Episode kedua adalah titik balik nasib kapal tersebut dan
segala hubungan yang berkaitan antara Uni Soviet dan Indonesia. Namun,
hanya sedikit yang kita ketahui mengenai seperti apa sebenarnya peran
Soviet dalam membantu perjuangan kemerdekakan Indonesia di dunia.
“Petualangan” kebijakan luar negeri Soviet dimulai dengan
kunjungan Nikita Khrushchev ke Indonesia pada bulan Februari 1960.
Selama kunjungan tersebut, terjadi penandatanganan perjanjian untuk
penyediaan kapal, pesawat, helikopter, tank, dan senjata lainnya. Tidak
diragukan lagi, yang paling mahal di antara daftar tersebut adalah kapal
penjelajah "Ordzhonikidze".
Kapal ini berangkat ke Indonesia pada bulan April 1962,
hanya selang empat bulan sebelum berakhirnya operasi kembalinya Irian
Barat ke pangkuan Indonesia, yang pada saat itu tidak mau dilepaskan
oleh Belanda. Dari sini terlihat bahwa peran Uni Soviet dalam
momen-momen ini sangat jelas terlihat.
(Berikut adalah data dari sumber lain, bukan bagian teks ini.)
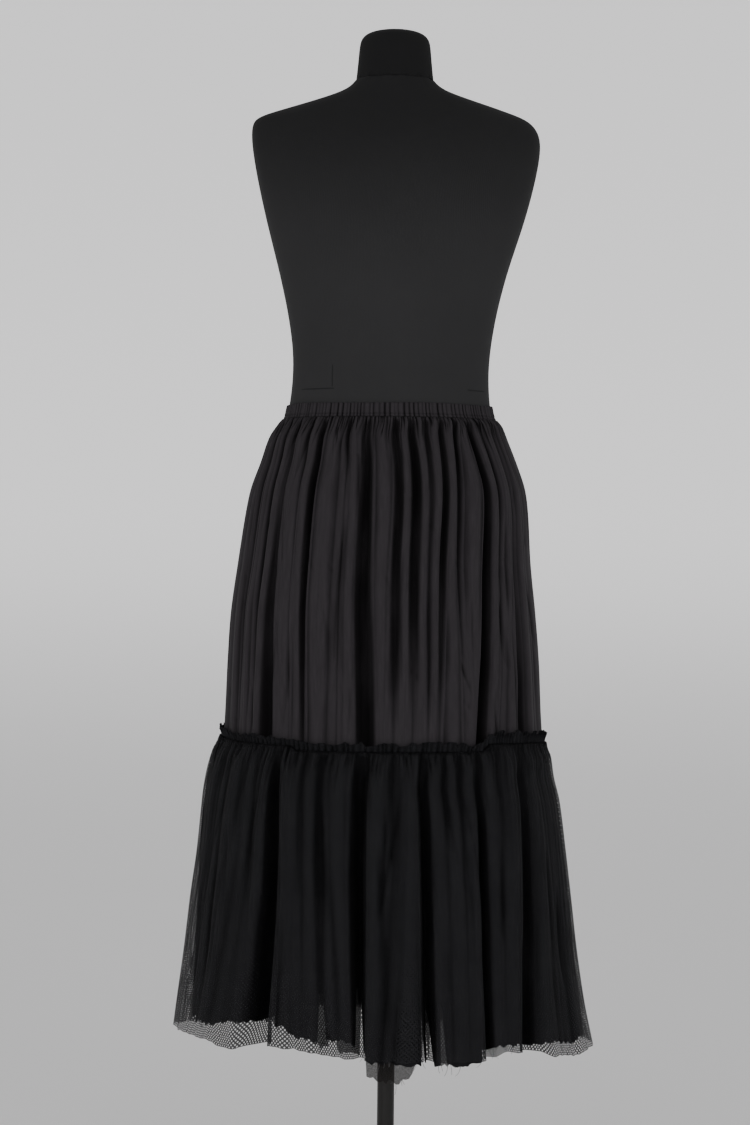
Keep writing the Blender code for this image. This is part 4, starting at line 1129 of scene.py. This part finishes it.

Menurut publikasi terakhir yang
muncul di media Rusia, pada masa itu Uni Soviet tidak hanya berkomitmen
untuk menyediakan pesawat tempur dan peralatan lainnya untuk menyiapkan
militer Indonesia. Para perwira dan tentara Soviet terlibat di sebagian
pos perang di kapal perang dan kapal selam. Uni Soviet bahkan berhadap
dengan sekutu Belanda di NATO, yaitu Inggris dan Amerika dengan pilihan
antara kemerdekaan Indonesia atau dimulainya Perang Dunia III. Namun,
ternyata mitra Belanda—Inggris dan Amerika—tidak mau memperjuangkan
kepentingan Belanda di Indonesia.
Pada akhir masa bakti Ordzhinikidze/Irian menjadi saksi
bisu runtuhnya hubungan Soviet dan Indonesia. Setelah upaya kudeta yang
dilakukan oleh Gerakan 30 September dan pemerintahan baru mulai
berkuasa, Soeharto melarang Partai Komunis dan serikat buruh. Ia
melakukan penyensoran dan menindas lawan-lawan politiknya. Simbol
persahabatan Soviet dan Indonesia berubah menjadi penjara bagi para
pembangkang. Pada tahun 1972 kapal tersebut dilucuti dan penjualan
kepada Pemerintah Indonesia pun dibatalkan.